Dane County v. Sharpee, 154 Wis.2d 515, 518, 453 N.W.2d 508, 510 (Ct. App. 1990) (quoted sources and internal quotation marks omitted).  We measure the quantum of information that constitutes probable cause to arrest by the facts of the particular case, State v. Wilks, 117 Wis.2d 495, 502, 345 N.W.2d 498, 501 (Ct. App. 1984), and in making that measurement, we look to the totality of the circumstances within the officer’s knowledge at the place and time of the arrest.  State v.
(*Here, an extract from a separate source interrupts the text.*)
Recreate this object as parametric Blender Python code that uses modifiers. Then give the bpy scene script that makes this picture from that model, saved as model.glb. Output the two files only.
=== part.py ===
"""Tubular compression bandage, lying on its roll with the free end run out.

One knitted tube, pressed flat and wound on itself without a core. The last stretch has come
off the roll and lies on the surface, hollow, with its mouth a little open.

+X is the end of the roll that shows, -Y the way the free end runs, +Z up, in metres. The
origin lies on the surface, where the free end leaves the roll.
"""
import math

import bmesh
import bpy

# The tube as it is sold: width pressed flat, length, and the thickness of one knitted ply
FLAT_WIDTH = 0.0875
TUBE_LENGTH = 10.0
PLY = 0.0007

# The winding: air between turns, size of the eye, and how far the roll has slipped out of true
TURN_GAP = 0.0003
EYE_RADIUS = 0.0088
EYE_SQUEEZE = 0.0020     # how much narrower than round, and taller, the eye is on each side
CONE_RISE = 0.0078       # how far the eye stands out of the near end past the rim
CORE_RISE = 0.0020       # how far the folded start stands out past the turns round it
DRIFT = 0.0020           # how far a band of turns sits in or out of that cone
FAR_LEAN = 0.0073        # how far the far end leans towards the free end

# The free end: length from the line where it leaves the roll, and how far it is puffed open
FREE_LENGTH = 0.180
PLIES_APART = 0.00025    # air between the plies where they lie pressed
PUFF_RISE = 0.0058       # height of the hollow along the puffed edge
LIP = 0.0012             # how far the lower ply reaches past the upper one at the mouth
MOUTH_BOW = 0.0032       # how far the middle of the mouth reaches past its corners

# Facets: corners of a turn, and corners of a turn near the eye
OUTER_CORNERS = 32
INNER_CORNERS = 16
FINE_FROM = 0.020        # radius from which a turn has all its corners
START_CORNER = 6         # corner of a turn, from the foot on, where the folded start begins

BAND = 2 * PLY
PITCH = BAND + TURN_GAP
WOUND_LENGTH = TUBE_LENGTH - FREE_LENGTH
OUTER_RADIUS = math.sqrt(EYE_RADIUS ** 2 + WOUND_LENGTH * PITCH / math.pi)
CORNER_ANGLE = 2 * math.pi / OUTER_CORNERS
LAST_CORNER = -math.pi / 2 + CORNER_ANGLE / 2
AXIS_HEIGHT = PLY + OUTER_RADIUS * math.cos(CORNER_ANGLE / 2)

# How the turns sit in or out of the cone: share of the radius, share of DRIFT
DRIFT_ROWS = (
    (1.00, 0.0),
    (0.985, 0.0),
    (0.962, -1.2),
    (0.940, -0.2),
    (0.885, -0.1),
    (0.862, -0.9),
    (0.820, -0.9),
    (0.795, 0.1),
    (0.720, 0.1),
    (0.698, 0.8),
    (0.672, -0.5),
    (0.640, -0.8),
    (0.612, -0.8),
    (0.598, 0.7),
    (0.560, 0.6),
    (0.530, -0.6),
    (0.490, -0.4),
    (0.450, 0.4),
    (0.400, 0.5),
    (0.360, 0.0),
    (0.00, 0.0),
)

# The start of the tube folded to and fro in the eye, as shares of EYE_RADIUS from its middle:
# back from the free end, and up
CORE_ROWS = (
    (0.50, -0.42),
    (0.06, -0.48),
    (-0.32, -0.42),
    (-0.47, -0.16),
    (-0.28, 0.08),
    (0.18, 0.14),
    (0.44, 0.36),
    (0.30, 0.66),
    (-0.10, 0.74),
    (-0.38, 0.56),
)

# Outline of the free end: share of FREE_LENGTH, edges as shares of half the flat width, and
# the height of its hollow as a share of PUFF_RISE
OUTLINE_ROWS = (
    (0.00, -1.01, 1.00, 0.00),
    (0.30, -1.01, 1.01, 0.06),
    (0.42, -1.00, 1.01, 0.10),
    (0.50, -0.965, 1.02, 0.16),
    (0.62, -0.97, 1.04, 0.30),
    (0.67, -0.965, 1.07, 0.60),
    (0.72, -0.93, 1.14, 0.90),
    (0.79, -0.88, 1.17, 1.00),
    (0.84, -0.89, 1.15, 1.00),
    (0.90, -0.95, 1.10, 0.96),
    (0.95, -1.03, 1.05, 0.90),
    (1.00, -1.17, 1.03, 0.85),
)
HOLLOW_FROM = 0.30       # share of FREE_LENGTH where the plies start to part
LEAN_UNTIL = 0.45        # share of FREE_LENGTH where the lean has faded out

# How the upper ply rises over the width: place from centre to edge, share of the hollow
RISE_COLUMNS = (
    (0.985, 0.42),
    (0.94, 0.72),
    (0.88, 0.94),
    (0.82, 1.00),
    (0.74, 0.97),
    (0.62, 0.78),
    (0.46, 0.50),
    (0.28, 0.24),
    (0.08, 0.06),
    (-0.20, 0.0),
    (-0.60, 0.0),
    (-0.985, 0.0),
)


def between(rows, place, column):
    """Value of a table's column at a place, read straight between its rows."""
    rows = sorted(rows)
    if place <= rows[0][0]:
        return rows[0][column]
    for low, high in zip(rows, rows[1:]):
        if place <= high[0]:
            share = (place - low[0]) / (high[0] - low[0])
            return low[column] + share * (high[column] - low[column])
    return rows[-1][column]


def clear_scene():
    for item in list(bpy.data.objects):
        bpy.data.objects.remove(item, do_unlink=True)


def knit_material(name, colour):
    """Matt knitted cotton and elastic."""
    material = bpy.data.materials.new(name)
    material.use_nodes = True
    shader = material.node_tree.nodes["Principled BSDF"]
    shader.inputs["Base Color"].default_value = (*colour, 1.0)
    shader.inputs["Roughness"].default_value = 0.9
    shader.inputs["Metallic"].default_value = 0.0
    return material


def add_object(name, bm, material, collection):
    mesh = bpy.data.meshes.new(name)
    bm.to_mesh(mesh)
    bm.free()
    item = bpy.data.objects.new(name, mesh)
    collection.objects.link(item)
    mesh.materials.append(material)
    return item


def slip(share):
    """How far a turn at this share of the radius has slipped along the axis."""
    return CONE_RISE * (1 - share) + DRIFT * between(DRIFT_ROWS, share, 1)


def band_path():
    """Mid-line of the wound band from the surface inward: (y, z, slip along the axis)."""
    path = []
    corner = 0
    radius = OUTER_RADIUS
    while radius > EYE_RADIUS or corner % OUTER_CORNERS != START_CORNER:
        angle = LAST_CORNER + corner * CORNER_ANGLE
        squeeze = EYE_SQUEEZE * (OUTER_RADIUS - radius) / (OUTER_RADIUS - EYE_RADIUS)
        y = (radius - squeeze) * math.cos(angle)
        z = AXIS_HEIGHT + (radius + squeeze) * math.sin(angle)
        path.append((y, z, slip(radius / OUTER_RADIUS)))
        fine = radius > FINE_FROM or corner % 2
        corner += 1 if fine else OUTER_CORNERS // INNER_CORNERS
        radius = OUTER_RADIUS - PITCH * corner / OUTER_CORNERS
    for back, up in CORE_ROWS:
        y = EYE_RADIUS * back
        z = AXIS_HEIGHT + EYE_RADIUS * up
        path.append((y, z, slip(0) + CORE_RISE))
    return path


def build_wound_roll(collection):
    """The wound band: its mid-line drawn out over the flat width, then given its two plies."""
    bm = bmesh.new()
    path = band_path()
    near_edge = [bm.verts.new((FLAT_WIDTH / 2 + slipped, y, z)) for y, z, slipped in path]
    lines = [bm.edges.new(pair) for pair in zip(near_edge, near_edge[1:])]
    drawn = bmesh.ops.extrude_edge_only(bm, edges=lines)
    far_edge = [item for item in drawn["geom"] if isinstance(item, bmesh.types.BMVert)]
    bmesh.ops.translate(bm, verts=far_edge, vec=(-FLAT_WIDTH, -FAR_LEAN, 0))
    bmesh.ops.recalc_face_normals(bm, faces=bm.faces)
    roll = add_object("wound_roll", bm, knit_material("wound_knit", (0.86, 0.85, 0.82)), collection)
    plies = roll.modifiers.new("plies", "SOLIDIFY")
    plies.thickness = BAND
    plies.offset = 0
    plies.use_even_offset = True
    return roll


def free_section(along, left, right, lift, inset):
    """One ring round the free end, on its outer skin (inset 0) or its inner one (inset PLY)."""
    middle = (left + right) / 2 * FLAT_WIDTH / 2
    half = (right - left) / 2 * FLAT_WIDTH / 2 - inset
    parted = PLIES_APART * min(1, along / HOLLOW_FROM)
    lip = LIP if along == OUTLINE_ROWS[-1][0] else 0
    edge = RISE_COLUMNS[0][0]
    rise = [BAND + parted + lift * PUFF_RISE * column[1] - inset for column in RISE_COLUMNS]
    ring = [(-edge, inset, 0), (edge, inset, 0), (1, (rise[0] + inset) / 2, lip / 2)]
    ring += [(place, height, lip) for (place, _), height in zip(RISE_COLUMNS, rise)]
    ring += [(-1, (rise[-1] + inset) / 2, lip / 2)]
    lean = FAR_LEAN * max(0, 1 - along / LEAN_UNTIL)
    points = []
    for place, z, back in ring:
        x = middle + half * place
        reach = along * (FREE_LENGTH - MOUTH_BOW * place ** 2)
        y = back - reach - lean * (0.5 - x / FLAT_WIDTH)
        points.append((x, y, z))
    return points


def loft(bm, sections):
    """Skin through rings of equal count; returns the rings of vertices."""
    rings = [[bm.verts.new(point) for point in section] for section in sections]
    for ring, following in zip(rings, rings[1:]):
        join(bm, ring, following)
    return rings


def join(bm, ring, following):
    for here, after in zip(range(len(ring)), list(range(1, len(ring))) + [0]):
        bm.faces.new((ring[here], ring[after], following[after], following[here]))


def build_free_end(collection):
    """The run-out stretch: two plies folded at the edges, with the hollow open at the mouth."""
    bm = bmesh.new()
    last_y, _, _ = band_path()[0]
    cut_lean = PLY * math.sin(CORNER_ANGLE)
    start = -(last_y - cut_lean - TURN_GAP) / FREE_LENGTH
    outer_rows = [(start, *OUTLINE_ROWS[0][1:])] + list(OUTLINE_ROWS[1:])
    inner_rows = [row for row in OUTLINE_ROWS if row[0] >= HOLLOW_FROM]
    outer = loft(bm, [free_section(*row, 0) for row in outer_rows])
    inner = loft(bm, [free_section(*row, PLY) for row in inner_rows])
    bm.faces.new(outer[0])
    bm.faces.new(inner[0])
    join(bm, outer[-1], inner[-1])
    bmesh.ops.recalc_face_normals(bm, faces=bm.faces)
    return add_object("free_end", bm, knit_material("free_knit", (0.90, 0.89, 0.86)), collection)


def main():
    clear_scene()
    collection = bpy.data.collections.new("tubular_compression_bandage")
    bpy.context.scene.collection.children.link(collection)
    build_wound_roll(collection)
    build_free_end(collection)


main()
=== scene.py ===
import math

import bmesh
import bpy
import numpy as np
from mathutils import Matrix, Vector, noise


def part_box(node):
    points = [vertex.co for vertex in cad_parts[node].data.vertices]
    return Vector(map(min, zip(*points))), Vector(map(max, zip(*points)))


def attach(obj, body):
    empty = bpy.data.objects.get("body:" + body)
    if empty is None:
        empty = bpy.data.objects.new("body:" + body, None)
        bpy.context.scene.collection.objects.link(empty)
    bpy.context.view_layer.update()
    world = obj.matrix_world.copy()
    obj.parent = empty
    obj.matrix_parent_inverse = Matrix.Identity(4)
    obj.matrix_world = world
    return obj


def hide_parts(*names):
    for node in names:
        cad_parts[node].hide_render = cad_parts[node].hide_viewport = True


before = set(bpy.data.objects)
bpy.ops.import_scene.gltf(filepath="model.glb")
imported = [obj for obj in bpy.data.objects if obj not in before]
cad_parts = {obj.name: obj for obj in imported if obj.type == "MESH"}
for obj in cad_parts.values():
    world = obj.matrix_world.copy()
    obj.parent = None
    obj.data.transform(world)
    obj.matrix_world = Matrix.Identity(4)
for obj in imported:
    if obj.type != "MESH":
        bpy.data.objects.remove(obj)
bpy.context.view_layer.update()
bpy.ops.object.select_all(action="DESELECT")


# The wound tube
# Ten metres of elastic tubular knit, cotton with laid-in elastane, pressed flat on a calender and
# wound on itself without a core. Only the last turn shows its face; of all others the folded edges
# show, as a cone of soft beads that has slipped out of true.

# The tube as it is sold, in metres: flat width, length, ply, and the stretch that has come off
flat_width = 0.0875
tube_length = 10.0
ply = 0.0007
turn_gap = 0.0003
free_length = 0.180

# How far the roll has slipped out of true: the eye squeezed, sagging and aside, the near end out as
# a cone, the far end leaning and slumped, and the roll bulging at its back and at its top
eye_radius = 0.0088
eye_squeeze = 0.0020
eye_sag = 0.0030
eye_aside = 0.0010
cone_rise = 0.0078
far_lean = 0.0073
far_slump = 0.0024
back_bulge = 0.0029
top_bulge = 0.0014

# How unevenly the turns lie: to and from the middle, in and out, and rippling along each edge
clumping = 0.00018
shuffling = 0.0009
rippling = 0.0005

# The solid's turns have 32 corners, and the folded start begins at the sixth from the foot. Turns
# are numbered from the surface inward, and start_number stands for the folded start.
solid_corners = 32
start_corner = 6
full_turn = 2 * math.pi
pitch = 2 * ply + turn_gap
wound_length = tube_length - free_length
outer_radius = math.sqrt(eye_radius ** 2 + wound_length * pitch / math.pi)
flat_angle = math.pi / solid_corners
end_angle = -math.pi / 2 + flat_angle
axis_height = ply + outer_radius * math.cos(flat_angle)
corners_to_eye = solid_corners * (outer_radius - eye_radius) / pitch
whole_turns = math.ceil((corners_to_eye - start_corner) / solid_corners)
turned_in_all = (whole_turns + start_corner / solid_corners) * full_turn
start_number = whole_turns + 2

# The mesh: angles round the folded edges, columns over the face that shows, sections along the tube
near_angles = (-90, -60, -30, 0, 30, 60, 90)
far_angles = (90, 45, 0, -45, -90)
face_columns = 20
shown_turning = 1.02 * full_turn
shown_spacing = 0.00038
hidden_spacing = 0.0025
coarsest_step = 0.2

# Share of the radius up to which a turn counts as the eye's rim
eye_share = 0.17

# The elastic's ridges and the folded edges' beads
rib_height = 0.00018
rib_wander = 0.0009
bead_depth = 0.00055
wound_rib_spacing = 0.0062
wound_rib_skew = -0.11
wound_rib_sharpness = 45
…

Koch, 175 Wis.2d 684, 701, 499 N.W.2d 152, 161 (1993).

                        Without question, probable cause existed to believe that Knoll was intoxicated; not only did his appearance and conduct so indicate, but he scored .11 percent on the preliminary breath test.  He was found passed out and seated alone in the driver’s seat of his car, with the engine running, the transmission in gear, the headlights on, his foot on the brake, and, as indicated, his car was sitting in a residential front lawn just off the highway.  In our opinion, the totality of the circumstances could reasonably lead Deputy Miller to conclude, using a common-sense measure of the plausibility of conclusions about human behavior—conclusions that need not be unequivocally correct, or even more likely than not—that more than a mere possibility existed that Knoll’s car had neither been dropped from the sky onto a stranger’s front lawn nor parked hours before, but had been driven by him while he was intoxicated. 
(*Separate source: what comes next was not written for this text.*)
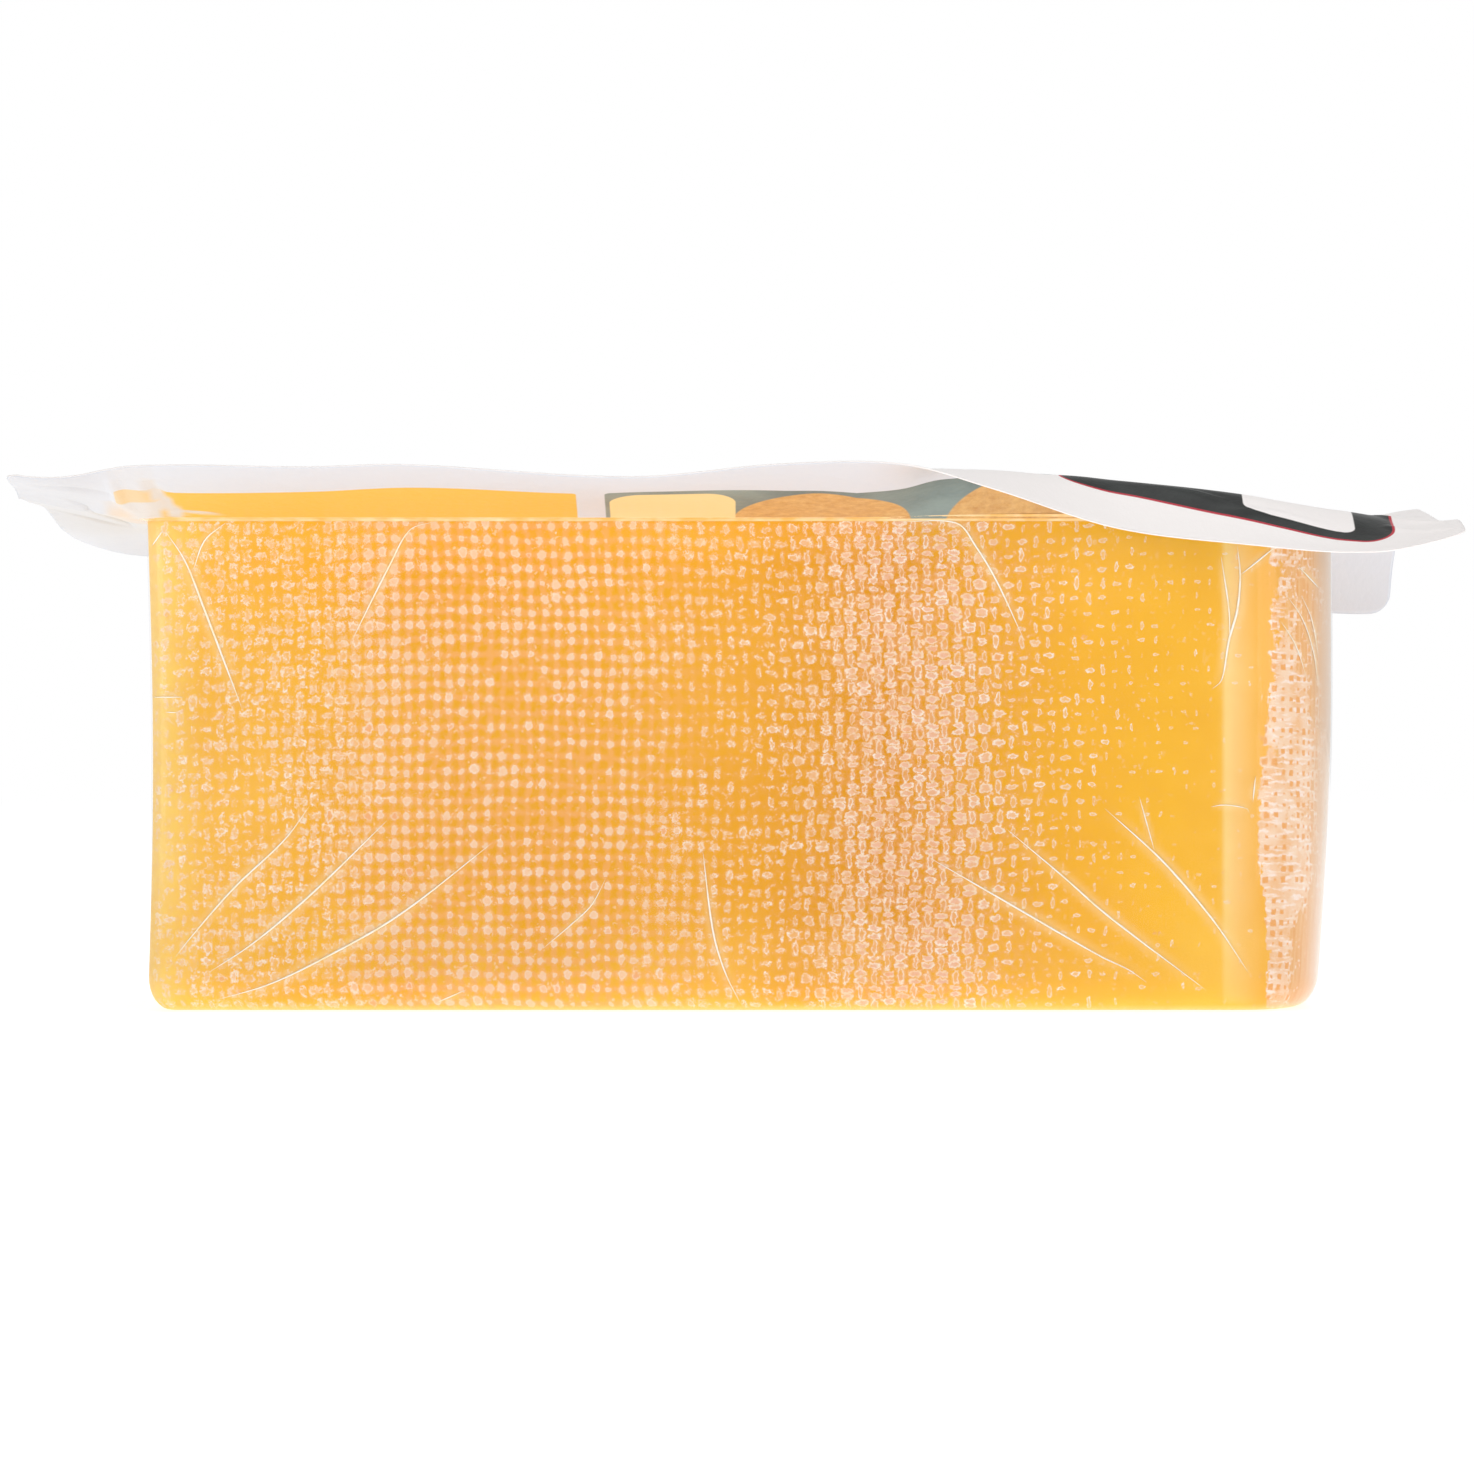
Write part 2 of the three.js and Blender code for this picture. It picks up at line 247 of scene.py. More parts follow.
def sheet_point(s, t):
    """Where the point (s, t) of the flat sheet lies once the sheet is bent."""
    x, y = np.clip(s, -ROOT_X, ROOT_X), np.clip(t, -ROOT_Y, ROOT_Y)
    z = np.full_like(x, LID_Z)
    arch, droop = arch_share(s), droop_share(s)
    near_form = blend([(RAISED, 1 - arch - droop), (ARCHED, arch), (DROOPING, droop)])
    far_share = smooth(t, 0, ROOT_Y + FLANGE_LONG)
    right_form = blend([(RIGHT_END, 1 - far_share), (RIGHT_END_BACK, far_share)])
    folds = [
        (-ROOT_Y - t, FLANGE_LONG, front_edge(s), near_form, 0, -1),
        (t - ROOT_Y, FLANGE_LONG, back_edge(s), hanging(s), 0, 1),
        (-ROOT_X - s, FLANGE_END, left_edge(t), LEFT_END, -1, 0),
        (s - ROOT_X, FLANGE_END, right_edge(t), right_form, 1, 0),
    ]
    for past, width, height, form, x_way, y_way in folds:
        out, up = flange_bend(np.clip(past / width, 0, 1), width, height, form)
        out, up = np.where(past > 0, out, 0), np.where(past > 0, up, 0)
        x, y, z = x + x_way * out, y + y_way * out, z + up
    return x, y, z


# ======== making pieces ========


def grid_piece(name, x, y, z):
    """A primitive grid, each of its vertices moved to its own place. Rows run up or across, columns along."""
    rows, columns = x.shape[0] - 1, x.shape[1] - 1
    bpy.ops.object.select_all(action="DESELECT")
    bpy.ops.mesh.primitive_grid_add(x_subdivisions=columns, y_subdivisions=rows, size=2)
    piece = bpy.context.object
    piece.name = piece.data.name = name
    flat = np.empty(len(piece.data.vertices) * 3)
    piece.data.vertices.foreach_get("co", flat)
    flat = flat.reshape(-1, 3)
    column = np.rint((flat[:, 0] + 1) / 2 * columns).astype(int)
    row = np.rint((flat[:, 1] + 1) / 2 * rows).astype(int)
    places = np.stack([x[row, column], y[row, column], z[row, column]], axis=1) + BLOCK_MIDDLE
    piece.data.vertices.foreach_set("co", (places * MM).ravel())
    piece.data.update()
    return piece, row, column


def set_uv(piece, name, u, v, row, column):
    """The piece's own map, from values at its rows and columns, which the primitive's map gives."""
    layer = piece.data.uv_layers.active
    layer.name = name
    flat = np.empty(len(piece.data.loops) * 2)
    layer.data.foreach_get("uv", flat)
    flat = flat.reshape(-1, 2)
    rows, columns = u.shape[0] - 1, u.shape[1] - 1
    column = np.rint(flat[:, 0] * columns).astype(int)
    row = np.rint(flat[:, 1] * rows).astype(int)
    layer.data.foreach_set("uv", np.stack([u[row, column], v[row, column]], axis=1).ravel())


def paint(piece, name, shares, row, column):
    """A colour attribute that holds up to four shares at each vertex."""
    layer = piece.data.color_attributes.new(name=name, type="FLOAT_COLOR", domain="POINT")
    channels = [share[row, column] for share in shares]
    channels += [np.ones(len(row))] * (4 - len(channels))
    layer.data.foreach_set("color", np.stack(channels, axis=1).ravel())


def select_only(*pieces):
    """Selects these pieces and nothing else, and makes the last one active."""
    bpy.ops.object.select_all(action="DESELECT")
    for piece in pieces:
        piece.select_set(True)
    bpy.context.view_layer.objects.active = pieces[-1]


def edit(piece, selected=None):
    """Opens one piece in edit mode, with all or nothing selected, or with what was."""
    select_only(piece)
    bpy.ops.object.mode_set(mode="EDIT")
    if selected:
        bpy.ops.mesh.select_all(action=selected)


def leave_edit():
    bpy.ops.object.mode_set(mode="OBJECT")


def close_seam(piece):
    """Joins vertices that lie in the same place."""
    edit(piece, "SELECT")
    bpy.ops.mesh.remove_doubles(threshold=0.01 * MM)
    leave_edit()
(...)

                        We thus reach the same conclusion as the circuit court: Miller had probable cause to arrest Knoll for driving while intoxicated.

                        By the Court.–Judgment affirmed.

                        This opinion will not be published in the official reports.  See Rule 809.23(1)(b)4, Stats.  

 

 


 



[1] This appeal is decided by a single judge pursuant to § 752.31(2)(f), Stats.